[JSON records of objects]
•••••

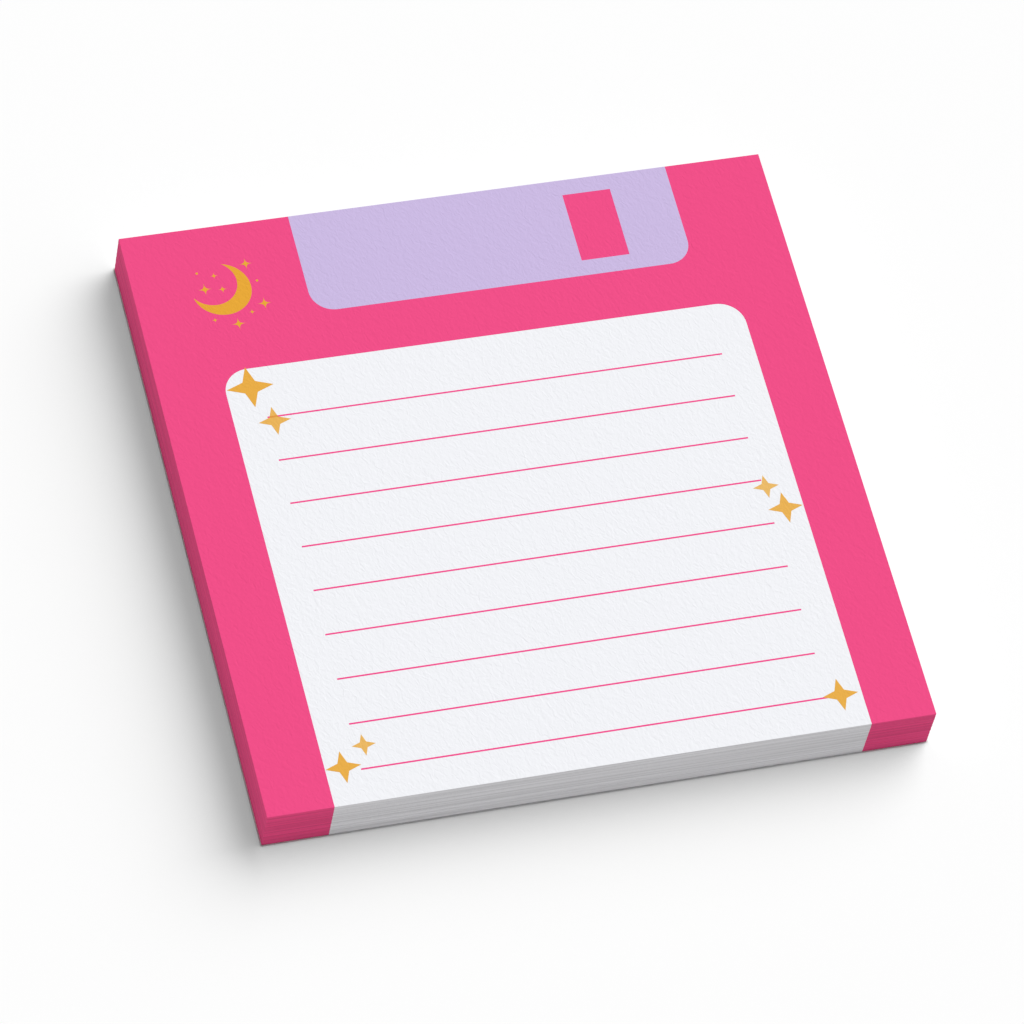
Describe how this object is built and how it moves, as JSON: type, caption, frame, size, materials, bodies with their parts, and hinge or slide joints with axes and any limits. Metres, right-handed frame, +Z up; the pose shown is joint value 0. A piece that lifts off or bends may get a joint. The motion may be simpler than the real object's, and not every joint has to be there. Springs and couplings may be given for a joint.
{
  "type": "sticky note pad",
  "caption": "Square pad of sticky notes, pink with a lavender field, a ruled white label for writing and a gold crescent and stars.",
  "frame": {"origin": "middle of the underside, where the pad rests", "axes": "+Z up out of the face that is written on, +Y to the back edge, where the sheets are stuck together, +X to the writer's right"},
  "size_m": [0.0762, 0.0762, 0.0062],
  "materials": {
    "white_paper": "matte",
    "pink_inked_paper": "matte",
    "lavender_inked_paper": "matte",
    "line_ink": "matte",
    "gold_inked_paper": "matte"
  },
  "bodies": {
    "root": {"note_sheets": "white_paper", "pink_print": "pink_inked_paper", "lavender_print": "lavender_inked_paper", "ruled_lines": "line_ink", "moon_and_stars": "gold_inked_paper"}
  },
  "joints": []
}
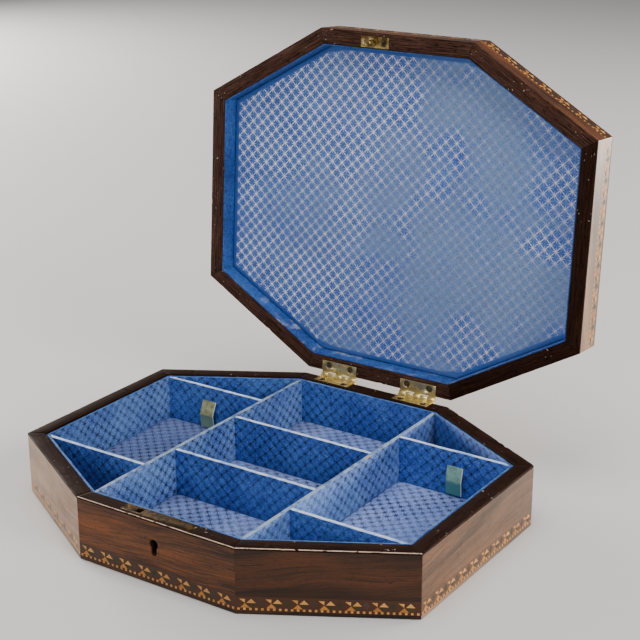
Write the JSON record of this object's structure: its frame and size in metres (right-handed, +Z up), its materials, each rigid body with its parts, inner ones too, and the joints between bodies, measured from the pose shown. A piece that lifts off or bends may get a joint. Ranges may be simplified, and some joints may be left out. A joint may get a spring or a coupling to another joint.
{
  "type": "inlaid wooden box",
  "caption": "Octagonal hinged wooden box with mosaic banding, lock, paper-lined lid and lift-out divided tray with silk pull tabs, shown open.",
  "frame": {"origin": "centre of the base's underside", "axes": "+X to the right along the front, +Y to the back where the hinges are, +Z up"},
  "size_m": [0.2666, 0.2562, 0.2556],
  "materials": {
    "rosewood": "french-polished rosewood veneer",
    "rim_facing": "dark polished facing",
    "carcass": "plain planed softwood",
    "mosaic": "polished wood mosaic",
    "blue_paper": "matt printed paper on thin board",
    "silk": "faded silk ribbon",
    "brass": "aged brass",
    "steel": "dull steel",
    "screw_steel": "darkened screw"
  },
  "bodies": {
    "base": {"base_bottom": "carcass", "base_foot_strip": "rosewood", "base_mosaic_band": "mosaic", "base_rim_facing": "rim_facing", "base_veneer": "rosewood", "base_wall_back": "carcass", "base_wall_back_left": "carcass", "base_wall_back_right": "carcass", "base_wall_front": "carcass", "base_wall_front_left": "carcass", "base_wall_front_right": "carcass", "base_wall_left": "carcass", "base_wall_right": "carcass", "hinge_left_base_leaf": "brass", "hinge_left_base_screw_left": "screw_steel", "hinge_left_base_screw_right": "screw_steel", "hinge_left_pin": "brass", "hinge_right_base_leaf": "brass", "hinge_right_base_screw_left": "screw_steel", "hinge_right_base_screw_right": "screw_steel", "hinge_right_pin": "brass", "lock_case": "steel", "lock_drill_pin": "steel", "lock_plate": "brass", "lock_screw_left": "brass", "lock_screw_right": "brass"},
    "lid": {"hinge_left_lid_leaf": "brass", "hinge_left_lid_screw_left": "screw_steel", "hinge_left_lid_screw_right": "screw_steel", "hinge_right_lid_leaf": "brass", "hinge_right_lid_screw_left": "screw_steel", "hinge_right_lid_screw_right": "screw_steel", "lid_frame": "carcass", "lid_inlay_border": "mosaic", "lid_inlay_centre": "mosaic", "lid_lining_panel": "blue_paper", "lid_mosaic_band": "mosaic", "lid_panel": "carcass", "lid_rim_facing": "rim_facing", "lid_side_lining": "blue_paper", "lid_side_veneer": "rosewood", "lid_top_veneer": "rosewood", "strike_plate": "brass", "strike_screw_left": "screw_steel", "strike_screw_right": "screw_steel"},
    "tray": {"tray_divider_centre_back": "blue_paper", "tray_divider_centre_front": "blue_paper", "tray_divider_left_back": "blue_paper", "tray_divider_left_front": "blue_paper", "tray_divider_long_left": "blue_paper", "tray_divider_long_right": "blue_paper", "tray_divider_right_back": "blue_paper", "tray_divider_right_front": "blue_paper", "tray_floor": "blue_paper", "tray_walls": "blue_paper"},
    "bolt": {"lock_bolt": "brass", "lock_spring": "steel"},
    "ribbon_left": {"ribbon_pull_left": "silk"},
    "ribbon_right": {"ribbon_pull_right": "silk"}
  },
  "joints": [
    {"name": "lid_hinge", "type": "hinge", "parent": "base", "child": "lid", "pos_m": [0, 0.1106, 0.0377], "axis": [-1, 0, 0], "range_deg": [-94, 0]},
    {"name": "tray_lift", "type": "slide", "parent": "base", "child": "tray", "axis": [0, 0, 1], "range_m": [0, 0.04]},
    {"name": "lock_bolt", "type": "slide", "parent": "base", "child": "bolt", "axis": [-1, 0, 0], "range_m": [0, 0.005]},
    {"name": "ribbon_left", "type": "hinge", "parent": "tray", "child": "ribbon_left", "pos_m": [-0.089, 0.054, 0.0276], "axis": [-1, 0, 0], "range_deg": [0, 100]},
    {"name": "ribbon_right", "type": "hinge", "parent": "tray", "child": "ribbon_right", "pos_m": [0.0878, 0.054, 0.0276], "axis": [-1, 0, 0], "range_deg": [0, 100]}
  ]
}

•••••

DO THIS: Across the entries, how many lines hold the word "lifts"? Say only the number.

WRITTEN ANSWER: 2